Wow folded and Iger and Eisner formed a partnership, producing and selling original comics material, which were in short supply because the depression killed so many magazines. Their partnership prospered and by age 22 Eisner had made a considerable fortune.

In 1939, Eisner wrote and drew the first issue of Wonder comics with a hero who was similar to Superman. The following year a newspaper syndicate approached him about creating comics for newspapers that would appear across the country. Eisner accepted the offer and reluctantly broke up his partnership with Iger. His syndicated creation, “The Spirit,” became a major success that lasted until the 1950s. In 1971, Eisner was inducted into the Comics Hall of Fame, but he still had other achievements to realize. In the late 70s, Eisner brought out the first of many graphic novels.

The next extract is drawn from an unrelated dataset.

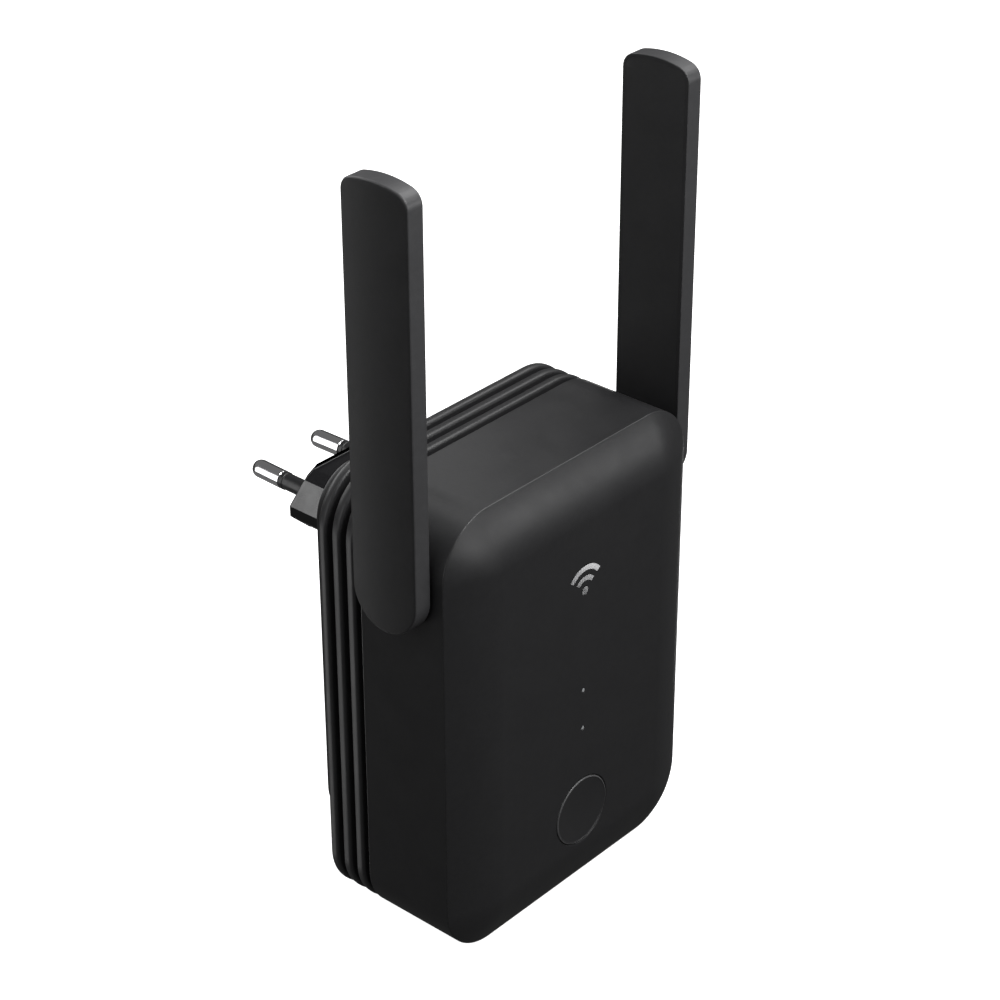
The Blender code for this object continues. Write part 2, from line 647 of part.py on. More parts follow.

Although he was a rich man and had no need to earn money teaching, Eisner began teaching at the School of Visual Arts in New York City, where he published Will Eisner’s Gallery, a collection of work by his students and wrote two books based on these lectures, “Comics and Sequential Art” and “Graphic Storytelling and Visual Narrative,” which are still widely used by students of cartooning.

In 2005, Eisner passed away. One of his fellow comic artists, Scott McCloud, the author of “Understanding Comics” summarized what many other comic artists and fans felt about the boy from Williamsburg stating, “Will Eisner is the heart and mind of American comics.”